Biden Administration Embraces Once Taboo Strategies To Stem Alarming Opioid Overdose Crisis

As the opioid crisis in the U.S. reaches alarming numbers, resulting in roughly 100,000 overdose deaths in the past 12-month period, a massive surge from a year earlier – federal health officials are willing to try new approaches to stem the tragedy. This week, Secretary of Health and Human Services (HHS) Xavier Becerra revealed the Biden administration’s strategy to deal with the epidemic, which could include allowing supervised consumption sitesreported The Washington Post.

"We are willing to go places where our opinions and our tendencies have not allowed us to go [before]," Becerra said in an interview with NPR, adding that the pandemic and spread of the deadly opioid fentanyl has made drug use far more dangerous. Becerra said the federal government will now directly support ideas known broadly as harm reduction.

Strategy Details 

The four-part strategy would consist of:

  • Measures to prevent drug addiction like reducing the inappropriate prescribing of opioids;
  • Offering more harm reduction techniques like providing clean needles and test strips to detect fentanyl in street drugs;
  • Advancing medication-based treatments, which, according to research is the most effective approach;

Improving support for those recovering from substance use disorder. 

“We’re changing the way we do this,“ Becerra said, “we know what works. We’ve had years of evidence now.”

According to a recent HHS report, some 840,000 people died from drug overdose between 1999 to 2019, though some estimates speculate there have been 20 to 30 times as many non-fatal overdoses.

Officials and experts often disagree on the best approach, with many of the latter claiming that harm reduction is a more efficient strategy than prosecution of drug users or attempts to stop drugs coming to the U.S.

Becerra also revealed that the federal government plans to allocate more funds to expand the distribution of naloxone, the antidote to opioid overdoses, support needle exchange 

programs and to provide test strips to detect the presence of fentanyl in other drugs.

Signaling Possible Policy Changes 

As for the supervised consumption sites, Becerra said: “When it comes to harm reduction, we are looking for every way to do that. … We probably will support the efforts of states that are using evidence-based practices and therapies.”

Becerra told NPR that the government is "literally trying to give users a lifeline” and will not hinder state attempts to establish safe injection sites. “We’re not going to say ‘but you can’t do these other type of supervised consumption programs that you think work or that evidence shows work.'

“We are willing to go places where our opinions and our tendencies have not allowed us to go [before],” Becerra said. “If you can’t prevent someone from becoming a user, then at least prevent them from harming themselves to the point of death.”

Becerra noted that the decision is outside his lane, but during his time as

California’s attorney general (2017-2021), he supported safe injection sites where a professional staff was equipped with naloxone and oxygen in case of overdose.

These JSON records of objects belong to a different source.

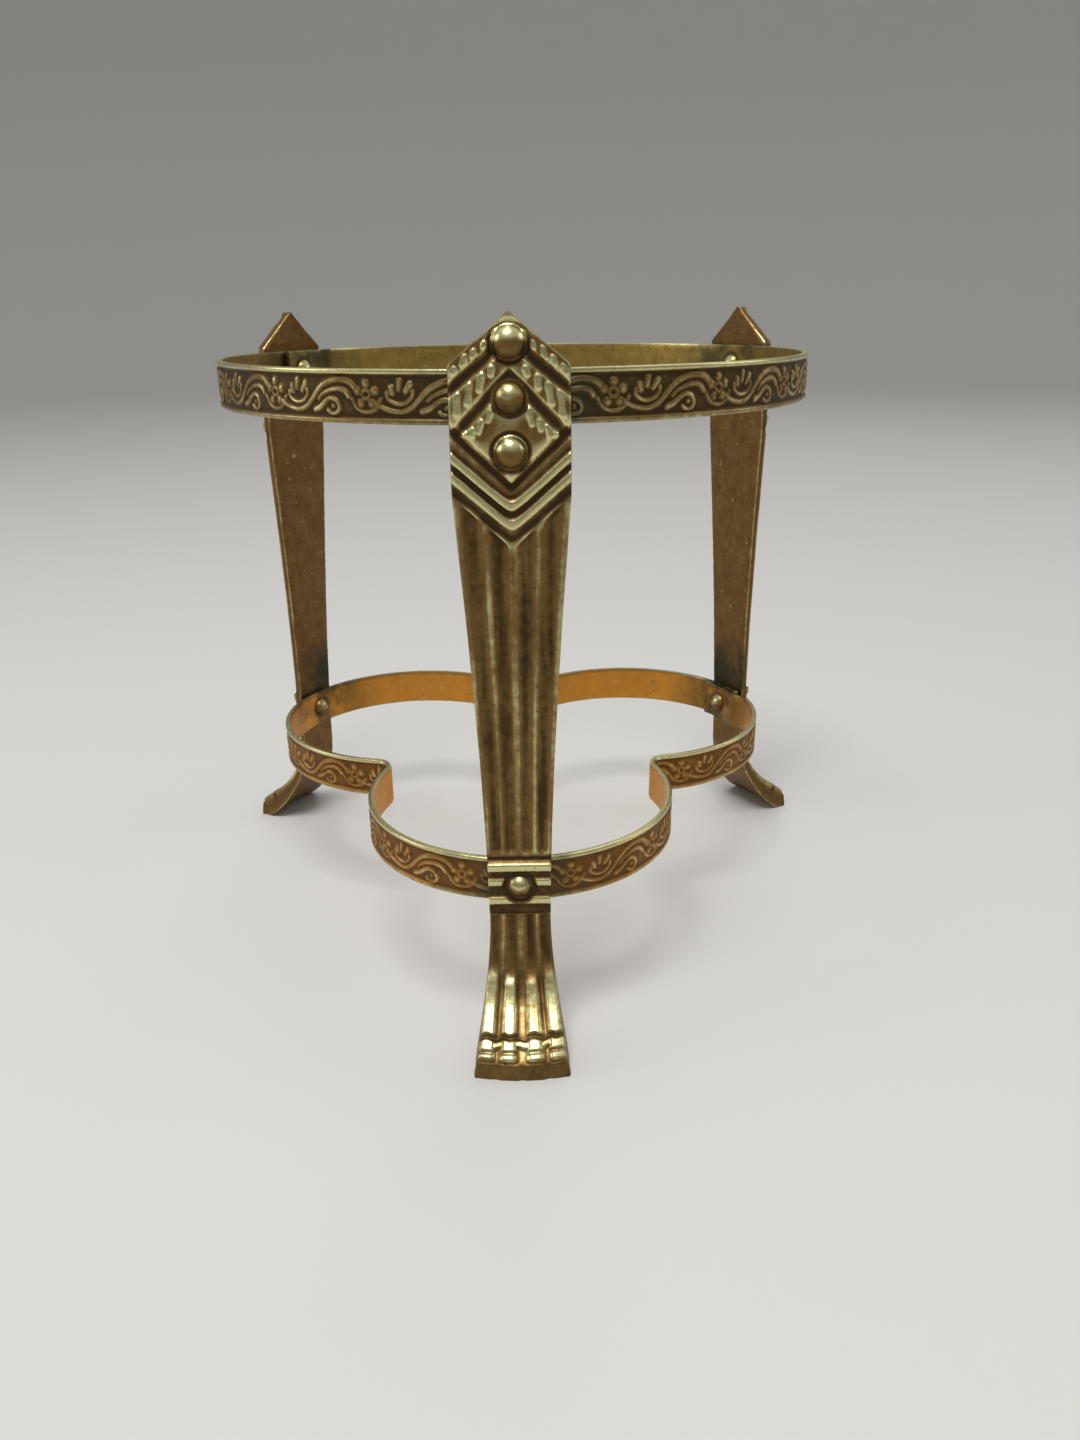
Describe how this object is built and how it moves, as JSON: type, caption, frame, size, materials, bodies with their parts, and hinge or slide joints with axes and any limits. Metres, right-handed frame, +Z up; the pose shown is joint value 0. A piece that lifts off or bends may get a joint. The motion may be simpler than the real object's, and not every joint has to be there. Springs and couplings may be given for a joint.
{
  "type": "spirit burner stand",
  "caption": "Riveted antique brass tripod stand with a round upper band for a dish, a lobed lower band for a spirit burner, fluted legs and paw feet.",
  "frame": {"origin": "centre of the footprint's bounding box, on the floor; the stand's own axis is 11.5 mm behind it", "axes": "+Z up along the legs, +X to the right along the longest width, the front leg towards -Y"},
  "size_m": [0.1702, 0.1618, 0.15],
  "materials": {
    "leg_brass": "cast brass, browned in the hollows and worn bright on the high spots",
    "band_brass": "embossed strip, golden brown with dark specks and bright worn edges",
    "rivet_brass": "domed heads, worn bright"
  },
  "bodies": {
    "root": {"leg_front": "leg_brass", "leg_rear_left": "leg_brass", "leg_rear_right": "leg_brass", "upper_band": "band_brass", "lower_band": "band_brass", "upper_rivet_front": "rivet_brass", "upper_rivet_rear_left": "rivet_brass", "upper_rivet_rear_right": "rivet_brass", "lower_rivet_front": "rivet_brass", "lower_rivet_rear_left": "rivet_brass", "lower_rivet_rear_right": "rivet_brass"}
  },
  "joints": []
}
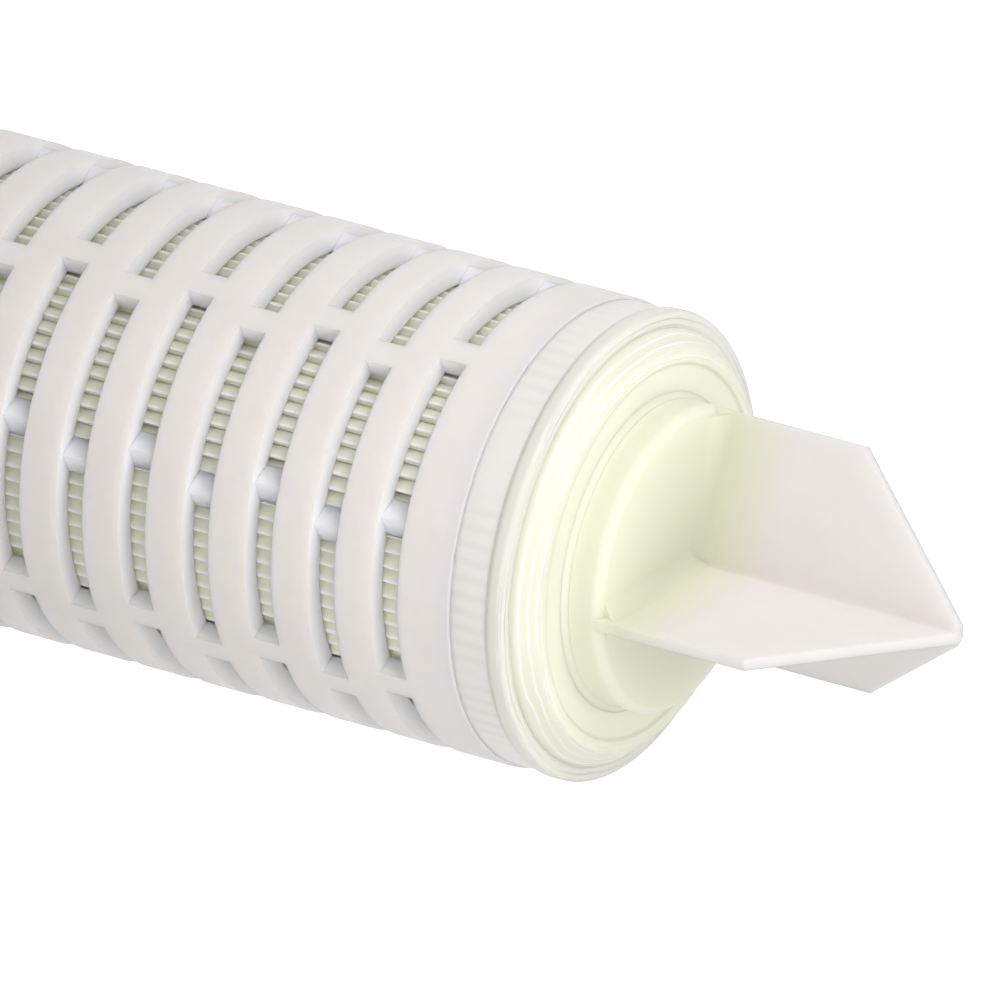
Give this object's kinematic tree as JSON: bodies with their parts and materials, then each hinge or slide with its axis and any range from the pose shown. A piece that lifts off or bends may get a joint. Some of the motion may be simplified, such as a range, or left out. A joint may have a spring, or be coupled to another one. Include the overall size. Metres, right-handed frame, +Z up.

An HHS spokesperson, referring to Becerra’s comments, said in a statement that “HHS does not have a position on supervised consumption sites. The issue is a matter of ongoing litigation. The secretary was simply stressing that HHS supports various forms of harm reduction for people who use drugs.”

Nevertheless, Becerra’s comments signaled a possible shift in U.S. policy.

These sites already exist in Canada and Europe and are often considered a helpful tool in saving many thousands of lives of people who would otherwise have accidentally overdosed. Those who oppose them claim the facilities encourage drug use.

Drug policy experts and advocacy groups praised the new overdose response initiative. 

"Their logic is the right logic," said Keith Humphreys, an addiction researcher at Stanford University.

"It's what you do when you have an epidemic of addiction. You try to keep people from becoming addicted, you try to keep alive the people you can't treat, and you try to get them into recovery."